Copy every line of the listing exactly.

─── SOURCE DATA ───

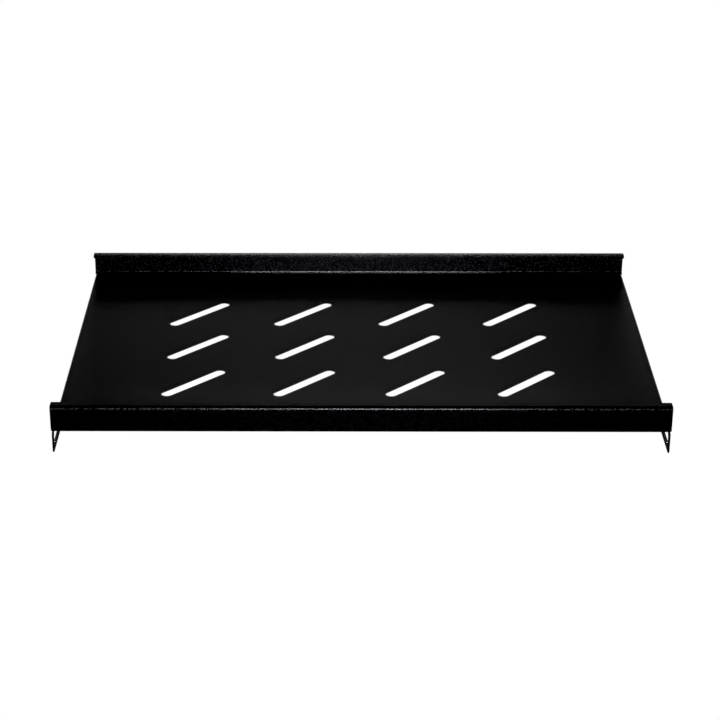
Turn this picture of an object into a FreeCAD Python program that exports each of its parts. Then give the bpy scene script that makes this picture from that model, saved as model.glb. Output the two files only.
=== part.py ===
import FreeCAD, Part
import os
import Sketcher

# Rack shelf folded from one steel sheet, in millimetres.
# X runs across the rack, Y runs from the front lip to the rear wall, Z is up.
# The origin lies under the middle of the shelf, level with the lower edges of its side flanges.

vec = FreeCAD.Vector
doc = FreeCAD.newDocument("rack_shelf")
os.makedirs("parts", exist_ok=True)

# Driving dimensions
sizes = {
    "sheet_thickness": 1.2,
    "inner_bend_radius": 1.0,
    "corner_radius": 1.0,
    # front lip as wide as the opening of the rack, with an ear past each side of the panel
    "overall_width": 450.0,
    "lip_height": 20.0,
    "ear_depth": 8.0,
    # flat panel from the lip's face to the rear wall, its sides a step back from the ends of the lip
    "panel_depth": 250.0,
    "side_step": 6.4,
    # rear wall that stops what stands on the shelf, and the fold along its top
    "wall_height": 15.0,
    "wall_overhang": 0.4,
    "return_depth": 6.0,
    "return_overhang": 1.4,
    "return_bend_radius": 0.3,
    # side folds that drop to a ledge, step outwards and go down again as the flanges
    "relief_gap": 1.0,
    "joggle_drop": 20.5,
    "flange_height": 18.5,
    "flange_front_gap": 2.5,
    "flange_rear_gap": 3.5,
    "flange_corner_radius": 2.0,
    # long holes in the side flanges for the screws of the rack
    "rack_slot_length": 30.0,
    "rack_slot_width": 9.0,
    "rack_slot_drop": 8.5,
    "rack_slot_inset": 4.0,
    # slanted vent slots, rows counted from the front
    "vent_length": 60.5,
    "vent_width": 9.0,
    "vent_angle": 45.0,
    "vent_columns": 4,
    "vent_pitch": 82.0,
    "vent_front_row": 40.7,
    "vent_middle_row": 104.2,
    "vent_rear_row": 165.3,
    "vent_front_shift": -0.4,
    "vent_middle_shift": -1.0,
    "vent_rear_shift": -3.5,
}

# Sizes that follow from the driving ones
derived = {
    "outer_bend_radius": "=inner_bend_radius + sheet_thickness",
    "return_outer_radius": "=return_bend_radius + sheet_thickness",
    "panel_side": "=overall_width / 2 - side_step",
    "overall_depth": "=panel_depth + return_depth",
    "panel_height": "=flange_height + joggle_drop",
    "panel_underside": "=panel_height - sheet_thickness",
    "panel_edge": "=panel_side - outer_bend_radius",
    "wall_top": "=panel_height + wall_height",
    "wall_fold_start": "=wall_top - return_outer_radius",
    "ledge_fold_start": "=flange_height - outer_bend_radius",
    "flange_face": "=overall_width / 2",
    "fold_front": "=ear_depth + relief_gap",
    "flange_rear": "=panel_depth - flange_rear_gap",
    "wall_start": "=panel_depth - outer_bend_radius",
    "vent_half_run": "=(vent_length - vent_width) / 2",
}

sheet = doc.addObject("Spreadsheet::Sheet", "size")
for row, (alias, value) in enumerate(list(sizes.items()) + list(derived.items()), start=1):
    sheet.set(f"A{row}", alias)
    sheet.set(f"B{row}", str(value))
    sheet.setAlias(f"B{row}", alias)
doc.recompute()

shelf = doc.addObject("PartDesign::Body", "shelf_tray")
shelf.Label = "shelf_tray"
# Inside the body, Y starts at the face of the front lip
shelf.setExpression("Placement.Base.y", "-size.overall_depth / 2")


def value_of(formula):
    result = sheet.evalExpression(formula)
    return float(getattr(result, "Value", result))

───

== RIGHT ANSWER ==
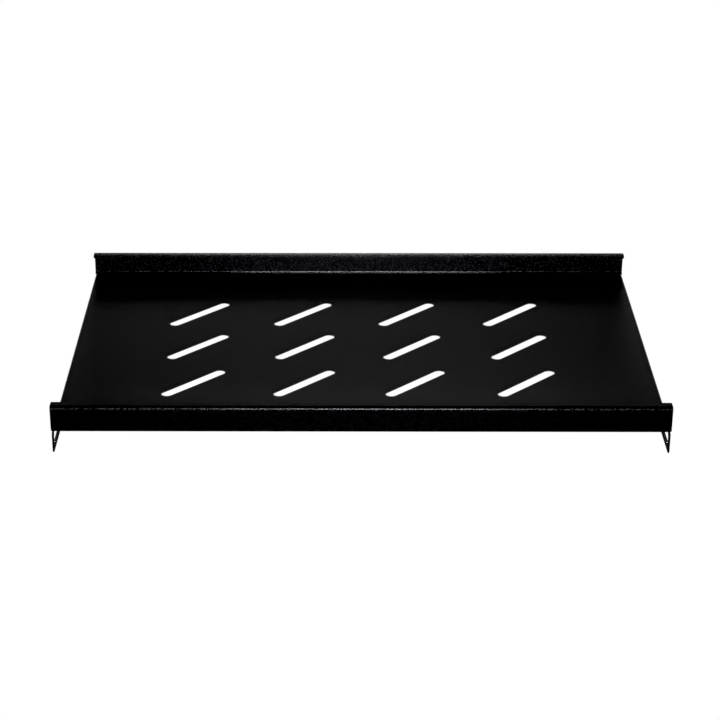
Turn this picture of an object into a FreeCAD Python program that exports each of its parts. Then give the bpy scene script that makes this picture from that model, saved as model.glb. Output the two files only.
=== part.py ===
import FreeCAD, Part
import os
import Sketcher

# Rack shelf folded from one steel sheet, in millimetres.
# X runs across the rack, Y runs from the front lip to the rear wall, Z is up.
# The origin lies under the middle of the shelf, level with the lower edges of its side flanges.

vec = FreeCAD.Vector
doc = FreeCAD.newDocument("rack_shelf")
os.makedirs("parts", exist_ok=True)

# Driving dimensions
sizes = {
    "sheet_thickness": 1.2,
    "inner_bend_radius": 1.0,
    "corner_radius": 1.0,
    # front lip as wide as the opening of the rack, with an ear past each side of the panel
    "overall_width": 450.0,
    "lip_height": 20.0,
    "ear_depth": 8.0,
    # flat panel from the lip's face to the rear wall, its sides a step back from the ends of the lip
    "panel_depth": 250.0,
    "side_step": 6.4,
    # rear wall that stops what stands on the shelf, and the fold along its top
    "wall_height": 15.0,
    "wall_overhang": 0.4,
    "return_depth": 6.0,
    "return_overhang": 1.4,
    "return_bend_radius": 0.3,
    # side folds that drop to a ledge, step outwards and go down again as the flanges
    "relief_gap": 1.0,
    "joggle_drop": 20.5,
    "flange_height": 18.5,
    "flange_front_gap": 2.5,
    "flange_rear_gap": 3.5,
    "flange_corner_radius": 2.0,
    # long holes in the side flanges for the screws of the rack
    "rack_slot_length": 30.0,
    "rack_slot_width": 9.0,
    "rack_slot_drop": 8.5,
    "rack_slot_inset": 4.0,
    # slanted vent slots, rows counted from the front
    "vent_length": 60.5,
    "vent_width": 9.0,
    "vent_angle": 45.0,
    "vent_columns": 4,
    "vent_pitch": 82.0,
    "vent_front_row": 40.7,
    "vent_middle_row": 104.2,
    "vent_rear_row": 165.3,
    "vent_front_shift": -0.4,
    "vent_middle_shift": -1.0,
    "vent_rear_shift": -3.5,
}

# Sizes that follow from the driving ones
derived = {
    "outer_bend_radius": "=inner_bend_radius + sheet_thickness",
    "return_outer_radius": "=return_bend_radius + sheet_thickness",
    "panel_side": "=overall_width / 2 - side_step",
    "overall_depth": "=panel_depth + return_depth",
    "panel_height": "=flange_height + joggle_drop",
    "panel_underside": "=panel_height - sheet_thickness",
    "panel_edge": "=panel_side - outer_bend_radius",
    "wall_top": "=panel_height + wall_height",
    "wall_fold_start": "=wall_top - return_outer_radius",
    "ledge_fold_start": "=flange_height - outer_bend_radius",
    "flange_face": "=overall_width / 2",
    "fold_front": "=ear_depth + relief_gap",
    "flange_rear": "=panel_depth - flange_rear_gap",
    "wall_start": "=panel_depth - outer_bend_radius",
    "vent_half_run": "=(vent_length - vent_width) / 2",
}

sheet = doc.addObject("Spreadsheet::Sheet", "size")
for row, (alias, value) in enumerate(list(sizes.items()) + list(derived.items()), start=1):
    sheet.set(f"A{row}", alias)
    sheet.set(f"B{row}", str(value))
    sheet.setAlias(f"B{row}", alias)
doc.recompute()

shelf = doc.addObject("PartDesign::Body", "shelf_tray")
shelf.Label = "shelf_tray"
# Inside the body, Y starts at the face of the front lip
shelf.setExpression("Placement.Base.y", "-size.overall_depth / 2")


def value_of(formula):
    result = sheet.evalExpression(formula)
    return float(getattr(result, "Value", result))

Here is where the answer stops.